I'm taking a course on topology and probabily. Today, the professor remarked something along the lines of:

If you look at the space of probability distributions with $0$ mean and variance $1$, equipped with convolution, then the Gaussian distribution is characterized as the fixed point of each orbit."

He also said this was a nice way to appreciate the importance of the gaussian distribution, and to gain insight for the central limit theorem.

I asked for references on this point of view, but he said it's not standard and recalled only hearing about it in some seminar forty years ago.

Where can I find a (preferably grad-level) reference for these ideas?

Clarification: I am not asking about the fact 'the convolution of independent Gaussians is Gaussian'.

Answer 1

Not sure if this is what you want, but orbits in spaces of probability distributions can be thought of as simple cases of renormalization group flows in statistical mechanics, see e.g. the discussion in this paper of Calvo et al and its references, particularly the book of Gnedenko and Kolmogorv, "Limit Distributions for Sums of Independent Random Variables". There's also an article by Li and Sinai covering similar ground.

Answer 2

Indeed, as J.C. said this has to do with the renormalization group (RG) which in the present context is a transformation $\mu\rightarrow \mu\ast\mu$ followed by rescaling by $\sqrt{2}$ to keep the variance the same. The "orbits" are the trajectories or sequences of iterates of a given probability measure by that RG transformation. The standard Gaussian is an attractive fixed point to which all these trajectories converge. This is one way to understand the central limit theorem. See this MO question for more info on this and in particular the paper by Anshelevich mentioned in the comment therein by Yemon Choi.

Also, one of the first references in this circle of ideas is the article "The renormalization group: A probabilistic view" by Jona-Lasinio.

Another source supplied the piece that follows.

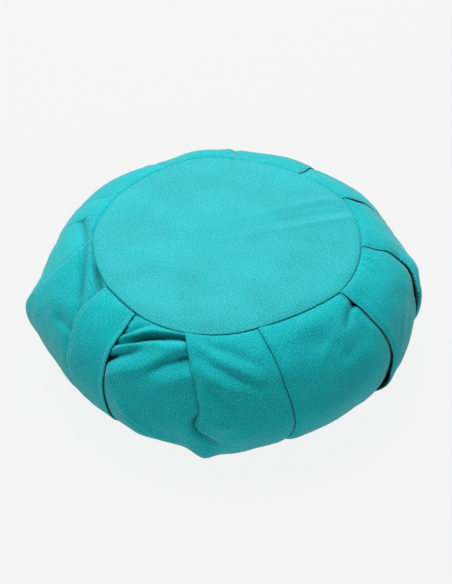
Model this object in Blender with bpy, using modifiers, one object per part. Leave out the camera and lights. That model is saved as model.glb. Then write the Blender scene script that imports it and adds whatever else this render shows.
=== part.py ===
"""A round pleated meditation cushion (zafu), lying on its flat underside.

Metres, +Z up, origin on the floor under the middle of the cushion, front towards -Y.
A long strip of cotton is laid in pleats round two circles. This side band and the filling
that presses it out are one filled solid, with a shallow bed at each end for a round panel,
and one in its left front for the hemmed end of the strip, which laps over the filling slit.
Under each fold edge the band's surface runs back below the cloth that laps over it.

Angles are in degrees, anticlockwise from +X as seen from above. A slope is where a point
lies on the band's section: +90 at the top panel's seam, 0 at the fullest height and -90 at
the bottom panel's seam.
"""

from collections import namedtuple
from math import cos, exp, radians, sin

import bmesh
import bpy

# ---- driving sizes, in metres ------------------------------------------------------------
BAND_RADIUS = 0.180  # the band's mean radius at its fullest height
SEAM_HEIGHT = 0.124  # the top panel's seam above the floor
TOP_SEAM_RADIUS = 0.1235  # mean, because the seam is not a true circle
LOW_SEAM_RADIUS = 0.118
CROWN = 0.005  # how far the middle of the top panel stands above its seam
PANEL_CLOTH = 0.0022  # a panel with its seam allowance pressed under it
FLAP_CLOTH = 0.0017  # the strip's hemmed end
PIECE_GAP = 0.00035  # between pieces that lie on each other
PANEL_EDGE_GAP = 0.0005  # round the top panel's edge
LOW_EDGE_GAP = 0.0009  # round the bottom panel's edge
SEAM_DIP = 0.001  # how far the top seam is drawn in

# ---- how the folds are made --------------------------------------------------------------
GROOVE_SHARE = 0.35  # of a fold's step is the groove under it, and the rest is folded cloth
SEAM_SPREAD = 0.22  # degrees between a fold's columns where it is stitched flat
HEM_GAP = 0.25  # degrees between the flap's hems and the sides of its bed
STEP_FADE = 0.35  # power of the slope's cosine: folds are at their full height soon
TOP_FADE = 0.5  # the same for the band's departures from its mean section, above
LOW_FADE = 0.8  # and below, where the floor presses them flat

# ---- how finely the band is divided ------------------------------------------------------
ROWS = 20  # between the two seams
COLUMN_WIDTH = 6.0  # degrees, about, on a pleat's face
PANEL_RINGS = (0.94, 0.75, 0.45)  # as shares of the panel's radius
BOTTOM_SIDES = 96

# One row for each fold edge, anticlockwise:
#   top, mid, low    where the edge lies at the top seam, at half height and at the low seam
#   tail             how far past the mean section, in mm, the cloth stands that runs in
#                    under the edge
#   edge, face       the same for the edge itself, and half way on to the next fold
#   tuck             how far the cloth runs in under the edge, in degrees
#   seam, seam_face  the top seam's departure from its mean radius, in mm, at the edge and
#                    half way on to the next fold
Fold = namedtuple("Fold", "name top mid low tail edge face tuck seam seam_face")
FOLDS = (
    Fold("front", 254.0, 262.5, 264.5, -1.6, 1.6, -0.6, 1.2, 4.5, 2.0),
    Fold("front_right", 283.4, 289.7, 288.6, -3.9, -1.8, -4.4, 1.1, -3.4, -5.8),
    Fold("right_front", 325.0, 328.7, 321.0, -4.0, 2.4, -1.8, 2.6, -0.3, -0.2),
    Fold("right", 356.4, 359.5, 356.0, -1.6, 4.2, -3.8, 2.6, 0.1, 1.4),
    Fold("right_back", 390.4, 387.0, 385.0, -5.6, -1.8, -2.9, 2.2, 3.4, 0.2),
    Fold("back_right", 415.9, 416.3, 417.0, -5.4, -2.2, 0.2, 1.4, 0.7, -0.1),
    Fold("back", 445.9, 446.7, 447.0, -0.2, 2.2, -0.8, 1.2, 2.2, 5.7),
    Fold("back_left", 478.0, 478.5, 479.0, -5.6, -2.4, -3.6, 1.4, 2.4, -0.8),
    Fold("left_back", 507.0, 511.5, 513.0, -5.0, -2.5, -4.4, 1.2, -0.2, -1.7),
    Fold("left_pinch", 523.5, 525.0, 527.0, -7.6, -5.4, -6.0, 1.0, -1.2, -0.8),
    Fold("left", 538.0, 547.5, 549.0, -1.8, 3.0, -3.4, 1.2, -0.8, -2.0),
    Fold("flap_start", 571.0, 578.5, 580.5, -5.6, -4.0, -3.7, 0.0, -0.7, -0.4),
    Fold("flap_end", 591.5, 593.5, 597.0, -4.2, -5.9, -2.2, 0.0, 2.1, 4.1),
)
FLAP_START = next(fold for fold in FOLDS if fold.name == "flap_start")
FLAP_END = next(fold for fold in FOLDS if fold.name == "flap_end")

# Where the filling pushes the cloth out or leaves it slack: the middle of the place, its
# half widths along and across the band in degrees, and how far out it stands, in mm.
Lump = namedtuple("Lump", "angle slope wide high out")
LUMPS = (
    Lump(190.5, 0.0, 5.5, 45.0, 5.8),  # the corner at the left
    Lump(265.5, -50.0, 6.0, 22.0, 9.5),  # the corner low at the front
    Lump(243.0, 68.0, 11.0, 9.0, -2.5),  # cloth drawn in beside the flap
    Lump(246.0, 20.0, 12.0, 30.0, 1.5),  # and pressed out below
    Lump(171.0, 30.0, 6.0, 25.0, -1.5),  # slack under the small pinched pleat
    Lump(320.0, -10.0, 6.0, 30.0, 2.0),  # where the right front pleat stands off
)

TEAL = (0.020, 0.475, 0.500, 1.0)
PALE_TEAL = (0.030, 0.540, 0.560, 1.0)
DEEP_TEAL = (0.012, 0.400, 0.425, 1.0)

Column = namedtuple("Column", "angle out seam sunk")  # degrees, and the rest in metres


def clear_scene():
    for item in list(bpy.data.objects):
        bpy.data.objects.remove(item, do_unlink=True)


def cotton(name, colour):
    material = bpy.data.materials.new(name)
    material.use_nodes = True
    shader = material.node_tree.nodes["Principled BSDF"]
    shader.inputs["Base Color"].default_value = colour
    shader.inputs["Roughness"].default_value = 0.92
    shader.inputs["Metallic"].default_value = 0.0
    return material


def through(start, middle, end, share):
    """The smooth run through three values, at shares of 0, 1/2 and 1."""
    first = start * (1 - share) * (1 - 2 * share)
    last = end * share * (2 * share - 1)
    return first + middle * 4 * share * (1 - share) + last


def fold_angle(fold, slope):
    return through(fold.top, fold.mid, fold.low, (90 - slope) / 180)


def lumps(angle, slope):
    """How far the filling pushes the cloth out here, in metres."""
    out = 0.0
    for lump in LUMPS:
        along = ((angle - lump.angle + 180) % 360 - 180) / lump.wide
        across = (slope - lump.slope) / lump.high
        out += lump.out / 1000 * exp(-(along**2) - across**2)
    return out


def band_point(column, slope):
    """The place of a column at a slope: its height and distance from the middle are those of
    a half ellipse between the seams, moved along the surface's normal."""
    level, rise = cos(radians(slope)), sin(radians(slope))
    seam = TOP_SEAM_RADIUS + column.seam if slope > 0 else LOW_SEAM_RADIUS
    fade = max(level, 0.0) ** (TOP_FADE if slope > 0 else LOW_FADE)
    out = (column.out + lumps(column.angle, slope)) * fade
    reach = seam + (BAND_RADIUS - seam) * level + out * level
    height = SEAM_HEIGHT / 2 * (1 + rise) + out * rise
    height = max(height - SEAM_DIP * exp(-(((90 - slope) / 6) ** 2)), 0.0)
    reach -= column.sunk * level
    height -= column.sunk * rise
    turn = radians(column.angle)
    return reach * cos(turn), reach * sin(turn), height


def face_columns(fold, after, slope, share_list, sunk):
    """Columns across a pleat's face, at shares of the way from its fold to the next."""
    start = fold_angle(fold, slope)
    width = fold_angle(after, slope) - start
    columns = []
    for share in share_list:
        out = through(fold.edge, fold.face, after.tail, share) / 1000
        seam = through(fold.seam, fold.seam_face, after.seam, share) / 1000
        columns.append(Column(start + width * share, out, seam, sunk))
    return columns


def shares(fold, after):
    """Even shares of a pleat's face, without its ends."""
    count = max(2, round((after.mid - fold.mid) / COLUMN_WIDTH) - 1)
    return [(number + 1) / (count + 1) for number in range(count)]


def looseness(slope):
    """0 at the seams, where the folds are stitched flat, and 1 at the fullest height."""
    return max(cos(radians(slope)), 0.0) ** STEP_FADE


def folds_with_next():
    first = FOLDS[0]
    again = first._replace(top=first.top + 360, mid=first.mid + 360, low=first.low + 360)
    return zip(FOLDS, FOLDS[1:] + (again,))


def band_columns(slope):
    """All round the band: at each fold the end of the cloth that runs in under it, the
    inside of its edge and the outside, and then the face of the cloth on top."""
    loose = looseness(slope)
    spread = SEAM_SPREAD * (1 - loose)
    bed = FLAP_CLOTH + PIECE_GAP
    columns = []
    for fold, after in folds_with_next():
        angle, seam = fold_angle(fold, slope), fold.seam / 1000
        under_sunk = bed if fold is FLAP_END else 0.0
        over_sunk = bed if fold is FLAP_START else 0.0
        tail, edge = fold.tail / 1000, fold.edge / 1000
        inside = tail + GROOVE_SHARE * (edge - tail)
        under = angle - spread + fold.tuck * loose
        columns.append(Column(under, tail, seam, under_sunk))
        columns.append(Column(angle, inside, seam, (under_sunk + over_sunk) / 2))
        columns.append(Column(angle + spread, edge, seam, over_sunk))
        columns += face_columns(fold, after, slope, shares(fold, after), over_sunk)
    return columns


def panel_ring(columns, share, inset, drop):
    """A ring of the crowned top, at a share of the seam's radius."""
    ring = []
    for column in columns:
        reach = (TOP_SEAM_RADIUS + column.seam - inset) * share
        height = SEAM_HEIGHT - SEAM_DIP + CROWN * (1 - share**2) - drop
        turn = radians(column.angle)
        ring.append((reach * cos(turn), reach * sin(turn), height))
    return ring


def loft(name, rings, material, start=None, end=None, around=True):
    """An object whose faces join each ring to the next, closed by a point at either end."""
    mesh = bmesh.new()
    rows = [[mesh.verts.new(point) for point in ring] for ring in rings]
    count = len(rows[0])
    steps = range(count if around else count - 1)
    for upper, lower in zip(rows, rows[1:]):
        for n in steps:
            m = (n + 1) % count
            mesh.faces.new((upper[n], lower[n], lower[m], upper[m]))
    if start is not None:
        tip = mesh.verts.new(start)
        for n in steps:
            mesh.faces.new((tip, rows[0][n], rows[0][(n + 1) % count]))
    if end is not None:
        tip = mesh.verts.new(end)
        for n in steps:
            mesh.faces.new((tip, rows[-1][(n + 1) % count], rows[-1][n]))
    return finish(name, mesh, material)


def finish(name, mesh, material):
    data = bpy.data.meshes.new(name)
    mesh.to_mesh(data)
    mesh.free()
    data.materials.append(material)
    data.shade_smooth()
    data.set_sharp_from_angle(angle=radians(50))
    piece = bpy.data.objects.new(name, data)
    parts.objects.link(piece)
    return piece


def make_side_band():
    slopes = [90 - 180 * row / (ROWS - 1) for row in range(ROWS)]
    seam_columns = band_columns(90)
    drop = PANEL_CLOTH + PIECE_GAP
    bed = [panel_ring(seam_columns, share, 0.0, drop) for share in reversed((1.0,) + PANEL_RINGS)]
    side = []
    for slope in slopes:
        side.append([band_point(column, slope) for column in band_columns(slope)])
    ceiling = [(x, y, drop) for x, y, _ in side[-1]]
    top_middle = (0.0, 0.0, SEAM_HEIGHT - SEAM_DIP + CROWN - drop)
    rings = bed + side + [ceiling]
    loft("side_band", rings, cotton("Band cotton", TEAL), top_middle, (0.0, 0.0, drop))


def make_top_panel():
    columns = band_columns(90)
    rings = [
        panel_ring(columns, share, PANEL_EDGE_GAP, 0.0)
        for share in reversed((1.0,) + PANEL_RINGS)
    ]
    middle = (0.0, 0.0, SEAM_HEIGHT - SEAM_DIP + CROWN)
    panel = loft("top_panel", rings, cotton("Panel cotton", PALE_TEAL), middle)
    thicken(panel, PANEL_CLOTH)


def make_bottom_panel():
    mesh = bmesh.new()
    radius = LOW_SEAM_RADIUS - LOW_EDGE_GAP
    bmesh.ops.create_cone(
        mesh,
        cap_ends=True,
        segments=BOTTOM_SIDES,
        radius1=radius,
        radius2=radius,
        depth=PANEL_CLOTH,
    )
    panel = finish("bottom_panel", mesh, cotton("Underside cotton", TEAL))
    panel.location.z = PANEL_CLOTH / 2


def make_closing_flap():
    """The strip's hemmed end, over its bed from seam to seam."""
    rows = []
    for row in range(ROWS):
        slope = 90 - 180 * row / (ROWS - 1)
        hem = HEM_GAP + SEAM_SPREAD * (1 - looseness(slope))
        ends = face_columns(FLAP_START, FLAP_END, slope, (0.0, 1.0), 0.0)
        middle = face_columns(FLAP_START, FLAP_END, slope, shares(FLAP_START, FLAP_END), 0.0)
        first = ends[0]._replace(angle=ends[0].angle + hem)
        last = ends[1]._replace(angle=ends[1].angle - hem)
        rows.append([band_point(column, slope) for column in (first, *middle, last)])
    flap = loft("closing_flap", rows, cotton("Flap cotton", DEEP_TEAL), around=False)
    thicken(flap, FLAP_CLOTH)


def thicken(piece, cloth):
    """Gives an open surface its thickness, inwards."""
    solid = piece.modifiers.new("Cloth", "SOLIDIFY")
    solid.thickness = cloth
    solid.offset = -1.0
    solid.use_even_offset = True


clear_scene()
parts = bpy.data.collections.new("Zafu cushion")
bpy.context.scene.collection.children.link(parts)
make_side_band()
make_top_panel()
make_bottom_panel()
make_closing_flap()
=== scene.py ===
"""A round pleated meditation cushion (zafu) in teal cotton twill, lying on a pale floor.

Metres, +Z up, origin on the floor under the middle of the cushion, front towards -Y.
Four pieces stand for the CAD's four: the pleated side band with its filling, the round
panel on top, the one underneath, and the hemmed end of the band, which laps over the slit
that the filling went in by.

Angles are in degrees, anticlockwise from +X as seen from above. A slope is where a point
lies on the band's section: +90 at the top panel's seam, 0 at the fullest height and -90 at
the bottom panel's seam. A place on the band is an angle and a slope. The cloth is laid in
knife pleats: at each fold line the cloth that comes from the next pleat lies on top, turns
under at the fold line, runs back below itself and then comes out as this pleat.
"""

from collections import namedtuple

import bpy
import numpy as np
from bpy.props import FloatProperty, FloatVectorProperty, PointerProperty
from bpy.types import Operator, Panel, PropertyGroup
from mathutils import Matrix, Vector


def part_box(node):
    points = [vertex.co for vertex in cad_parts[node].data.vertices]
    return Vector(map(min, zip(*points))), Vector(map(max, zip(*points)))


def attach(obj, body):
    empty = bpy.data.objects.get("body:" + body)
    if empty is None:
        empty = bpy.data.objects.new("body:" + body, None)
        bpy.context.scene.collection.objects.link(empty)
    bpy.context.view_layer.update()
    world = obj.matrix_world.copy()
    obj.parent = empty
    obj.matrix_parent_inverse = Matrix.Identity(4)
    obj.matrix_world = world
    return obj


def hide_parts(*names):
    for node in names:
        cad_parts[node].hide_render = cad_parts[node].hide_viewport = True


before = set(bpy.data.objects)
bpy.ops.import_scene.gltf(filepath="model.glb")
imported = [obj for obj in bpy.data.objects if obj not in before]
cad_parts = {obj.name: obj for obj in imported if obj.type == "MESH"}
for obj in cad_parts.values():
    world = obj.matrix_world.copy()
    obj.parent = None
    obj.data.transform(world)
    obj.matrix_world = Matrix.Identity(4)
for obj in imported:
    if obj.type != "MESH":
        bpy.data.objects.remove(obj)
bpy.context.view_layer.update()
PANEL_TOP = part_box("top_panel")[1][2]  # the crown's highest point above the floor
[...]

Finally you can find more explanations about the RG in my answer to this MO question.

Answer 3

I believe the following book by Yakov Sinai: "Probability Theory An Introductory Course" (Springer) uses such an argument to prove a version of the central limit theorem in chapter 15. UPDATE A better reference is the updated version of that book, Leonid Koralov & Yakov Sinai: "Theory of Probability and Random Processes, second edition" (Universitext).

Answer 4

The introductory example in this video: https://www.youtube.com/watch?v=lTIchf0V9qo actually addresses this.